Disallows & The Future of AI

TL;DR – Robots.txt disallows could become a big deal in the generative AI era. Tools like ChatGPT rely on crawling the web, like a search engine, to improve their models. But more and more sites are blocking them with disallows.

Why Robots.txt directives are important for AI

ChatGPT and other generative AI results might look really sad and confused in the near future. Content creators and publishers are taking actions to protect their content from being used by generative AI. While headlines might focus on lawsuits – the real war is being waged in text files. That’s right, a few lines of text added to an obscure file on websites could decide the fate of results on tools like ChatGPT.

These text files are known as robots.txt files and the rules they contain, known as directives, could impact generative AI in monumental ways. More sites are adding robots.txt disallows for ChatGPT and Google Bard. And the utility of generative AI tools and experiences could diminish greatly if they can’t scrape content from popular websites.

For generative AI responses to be useful they need tons of training data. For training data to be timely and accurate, much of it needs to come from scraping websites. Popular websites blocking ChatGPT will make responses resemble the beta when their model was restricted to data before September 2021 – or worse.

Recapping how to block AI bots

If you want to prevent your content from showing up in generative AI tools like ChatGPT, you should start by blocking their bots crawling your website and scraping your content. As you might remember from How to Block AI from Scraping Your Content, robots.txt directives are one of the primary ways to block AI crawlers.

Below are the directives needed to block ChatGPT and Google Bard from crawling your website:

User-agent: GPTBot
Disallow: /

User-agent: Google-Extended
Disallow: /

Popular websites blocking ChatGPT and/or Bard

Some of the most popular websites I’ve noticed blocking ChatGPT and/or Google Bard with robots.txt directives are:

Facebook (blocking GPTBot & Google-Extended)
Amazon.com (blocking GPTBot)
NYTimes.com (blocking GPTBot & Google-Extended)
ESPN.com (blocking GPTBot & Google-Extended)
Pinterest.com (blocking GPTBot)
BBC.com (blocking GPTBot)
Lego.com (blocking GPTBot)
LATimes.com (blocking GPTBot)
TheVerge.com (blocking GPTBot & Google-Extended)
Freep.com (blocking GPTBot & Google-Extended)

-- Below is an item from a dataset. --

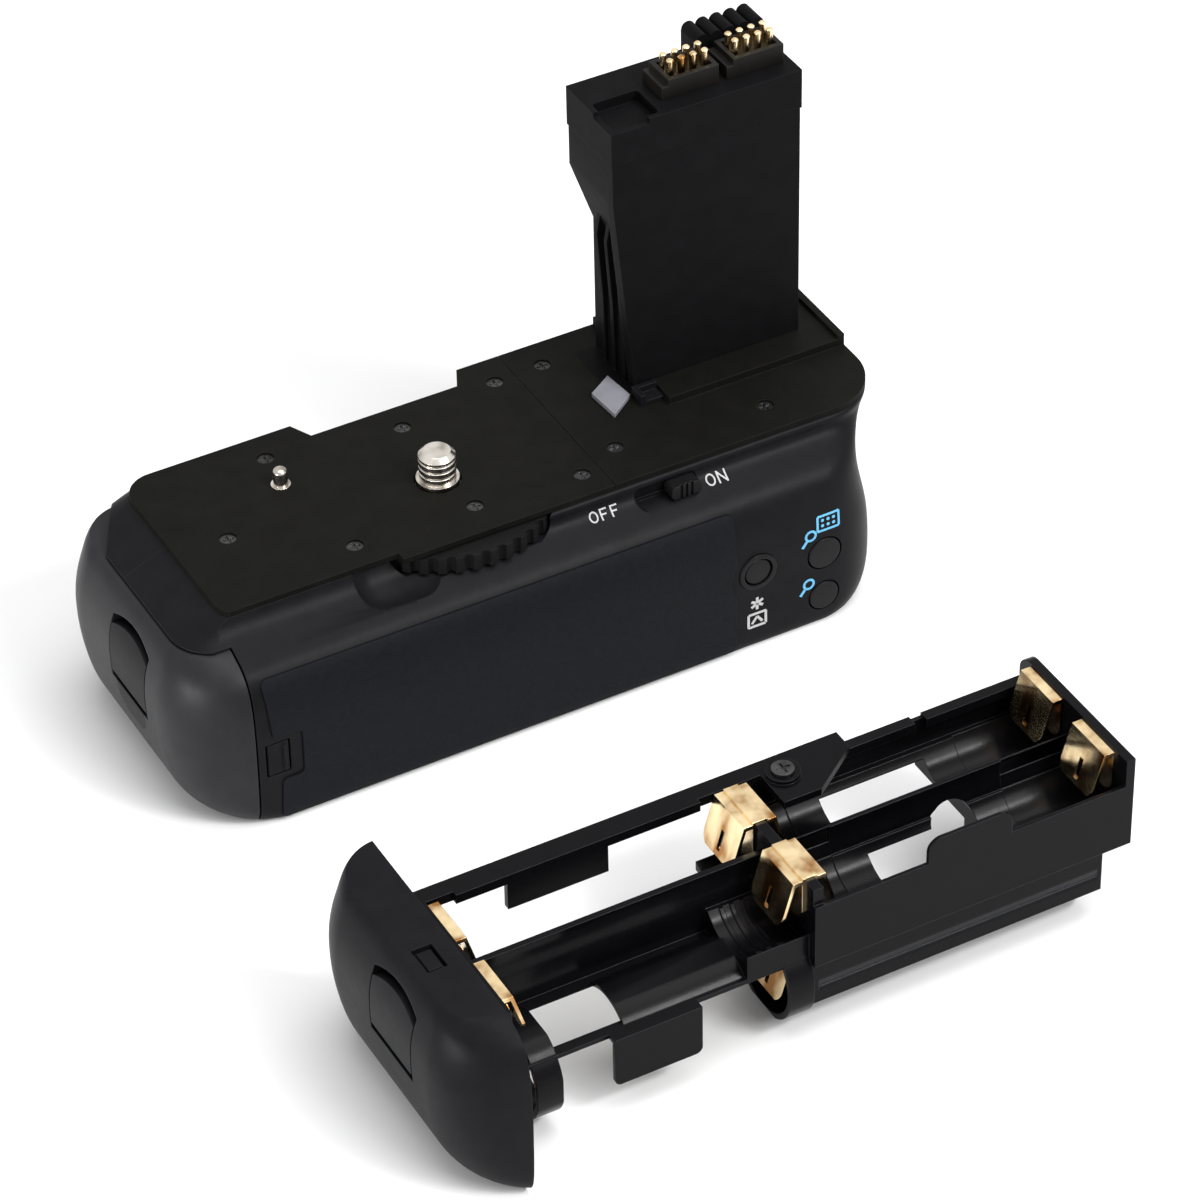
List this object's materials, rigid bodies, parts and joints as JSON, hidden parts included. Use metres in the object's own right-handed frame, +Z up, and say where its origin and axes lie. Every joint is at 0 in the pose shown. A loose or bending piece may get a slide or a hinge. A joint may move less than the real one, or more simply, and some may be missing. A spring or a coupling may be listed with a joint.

Robots.txt could become a hot topic

Googlebot and other crawlers follow robots.txt directives on an honor system. Historically this has rarely been a problem, but that could change with the rise of generative AI. If robots.txt directives remain one of the only methods of blocking most popular generative AI content scrapers – it could become a hot topic for legal experts. Robots.txt compliance might need to be compulsory if other reliable methods for “opting out of AI” aren’t established. Meanwhile, it will be interesting to see if robots.txt directives are brought in legal battles – like the lawsuit the NY Times filed against OpenAI and Microsoft.

SGE, Circle to Search & AI-powered insights for multisearch

It’s worth pointing out that Google SGE, Circle to Search, and Google’s AI-powered insights for multisearch won’t be impacted by the changes referenced above. Google hasn’t offered a way to block SGE outside of blocking Googlebot from crawling your website. And it’s unlikely that many webmasters or companies will want to part with their organic search traffic in exchange for blocking these generative AI experiences. I suspect this could change quickly if Circle to Search is expanded to more devices, multisearch use increases and/or SGE (or an equivalent) goes live. Either way, it would be nice for Google to offer a way to block crawling for their AI models independent of Googlebot.

Only time will tell what direction Google takes with AI-powered search results. Meanwhile, I suspect the utility of ChatGPT and Google Bard will plummet as more sites block their crawlers.